Give only the number of lines in the records that include the string "scene".

### Given data
* begin *
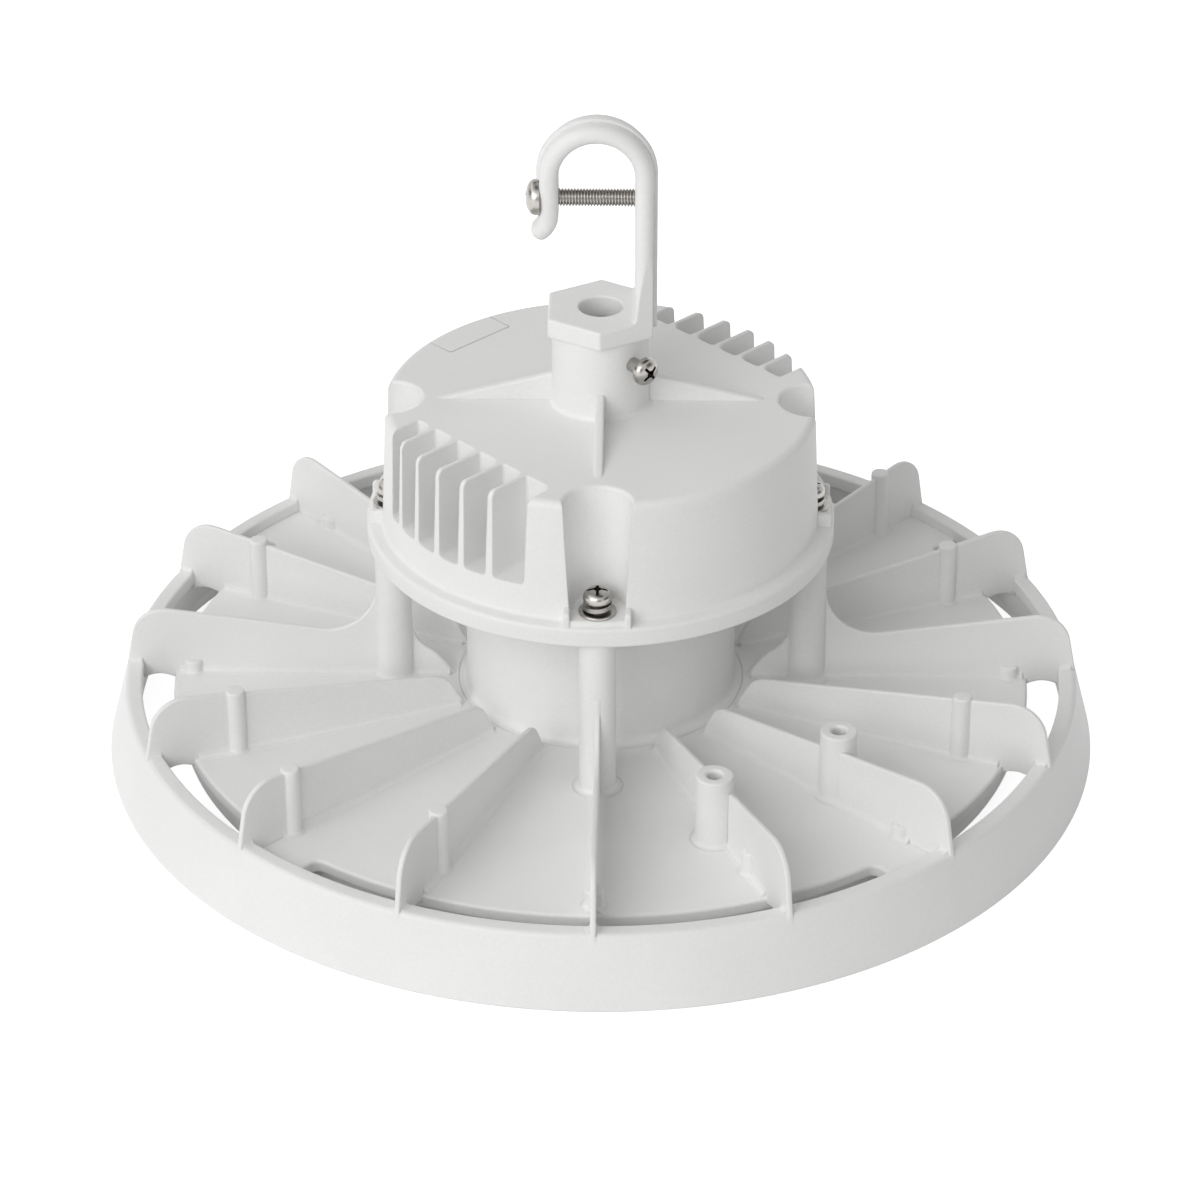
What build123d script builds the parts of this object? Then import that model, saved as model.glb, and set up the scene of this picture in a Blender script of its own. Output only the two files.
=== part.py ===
* end *
* begin *
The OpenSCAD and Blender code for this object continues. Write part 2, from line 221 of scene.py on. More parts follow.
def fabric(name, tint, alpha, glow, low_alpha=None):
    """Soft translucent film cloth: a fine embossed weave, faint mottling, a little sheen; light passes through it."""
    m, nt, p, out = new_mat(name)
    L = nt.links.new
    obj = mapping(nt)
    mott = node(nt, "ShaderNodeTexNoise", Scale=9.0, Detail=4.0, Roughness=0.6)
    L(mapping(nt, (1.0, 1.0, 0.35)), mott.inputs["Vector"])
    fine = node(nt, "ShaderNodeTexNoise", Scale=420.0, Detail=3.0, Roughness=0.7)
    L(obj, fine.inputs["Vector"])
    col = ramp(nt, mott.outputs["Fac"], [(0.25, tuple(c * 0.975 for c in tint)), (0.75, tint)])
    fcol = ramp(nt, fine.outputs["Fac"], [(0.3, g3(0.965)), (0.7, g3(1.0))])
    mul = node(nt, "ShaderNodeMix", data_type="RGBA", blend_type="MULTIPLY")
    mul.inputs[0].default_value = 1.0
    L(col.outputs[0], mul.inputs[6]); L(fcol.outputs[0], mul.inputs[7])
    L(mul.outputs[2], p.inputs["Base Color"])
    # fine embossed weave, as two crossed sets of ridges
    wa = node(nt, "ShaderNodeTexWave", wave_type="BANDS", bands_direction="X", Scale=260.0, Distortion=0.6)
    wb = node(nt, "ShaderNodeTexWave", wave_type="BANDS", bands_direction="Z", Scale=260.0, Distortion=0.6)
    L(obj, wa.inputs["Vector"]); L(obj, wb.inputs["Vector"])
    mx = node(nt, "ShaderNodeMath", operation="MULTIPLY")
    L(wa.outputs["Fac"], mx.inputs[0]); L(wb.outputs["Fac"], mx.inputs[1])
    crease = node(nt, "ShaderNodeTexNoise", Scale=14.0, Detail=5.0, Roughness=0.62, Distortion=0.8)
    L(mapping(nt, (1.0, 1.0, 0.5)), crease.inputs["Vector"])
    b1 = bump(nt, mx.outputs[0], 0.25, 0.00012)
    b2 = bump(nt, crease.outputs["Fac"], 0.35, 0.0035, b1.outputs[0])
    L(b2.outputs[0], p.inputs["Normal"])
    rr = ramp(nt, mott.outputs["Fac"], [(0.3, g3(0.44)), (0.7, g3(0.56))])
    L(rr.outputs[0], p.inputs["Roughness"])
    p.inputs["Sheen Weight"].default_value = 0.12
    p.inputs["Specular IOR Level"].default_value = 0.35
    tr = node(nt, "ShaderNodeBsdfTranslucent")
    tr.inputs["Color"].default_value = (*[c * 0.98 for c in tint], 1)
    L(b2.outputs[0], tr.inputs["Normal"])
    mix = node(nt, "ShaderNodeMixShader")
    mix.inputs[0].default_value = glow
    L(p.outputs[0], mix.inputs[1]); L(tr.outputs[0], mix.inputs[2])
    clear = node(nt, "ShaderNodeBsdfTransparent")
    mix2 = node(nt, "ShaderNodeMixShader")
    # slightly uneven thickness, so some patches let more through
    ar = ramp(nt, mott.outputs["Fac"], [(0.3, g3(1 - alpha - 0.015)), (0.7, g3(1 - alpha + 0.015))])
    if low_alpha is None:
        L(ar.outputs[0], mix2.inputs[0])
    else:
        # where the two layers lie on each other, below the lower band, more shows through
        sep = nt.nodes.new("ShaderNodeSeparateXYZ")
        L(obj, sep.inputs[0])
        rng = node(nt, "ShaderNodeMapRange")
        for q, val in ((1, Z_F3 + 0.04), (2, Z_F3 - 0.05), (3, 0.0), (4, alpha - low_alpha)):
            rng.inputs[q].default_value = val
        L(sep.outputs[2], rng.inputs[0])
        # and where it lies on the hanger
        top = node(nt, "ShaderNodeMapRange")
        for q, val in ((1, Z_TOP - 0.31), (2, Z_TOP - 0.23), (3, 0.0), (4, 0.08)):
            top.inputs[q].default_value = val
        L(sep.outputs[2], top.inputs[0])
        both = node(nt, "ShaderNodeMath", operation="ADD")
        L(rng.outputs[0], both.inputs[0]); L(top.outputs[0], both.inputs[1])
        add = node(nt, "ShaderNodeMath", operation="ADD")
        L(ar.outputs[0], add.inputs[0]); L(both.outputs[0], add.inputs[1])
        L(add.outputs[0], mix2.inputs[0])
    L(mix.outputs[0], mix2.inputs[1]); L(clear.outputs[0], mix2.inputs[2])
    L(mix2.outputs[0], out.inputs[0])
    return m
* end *
### Answer to the exercise
2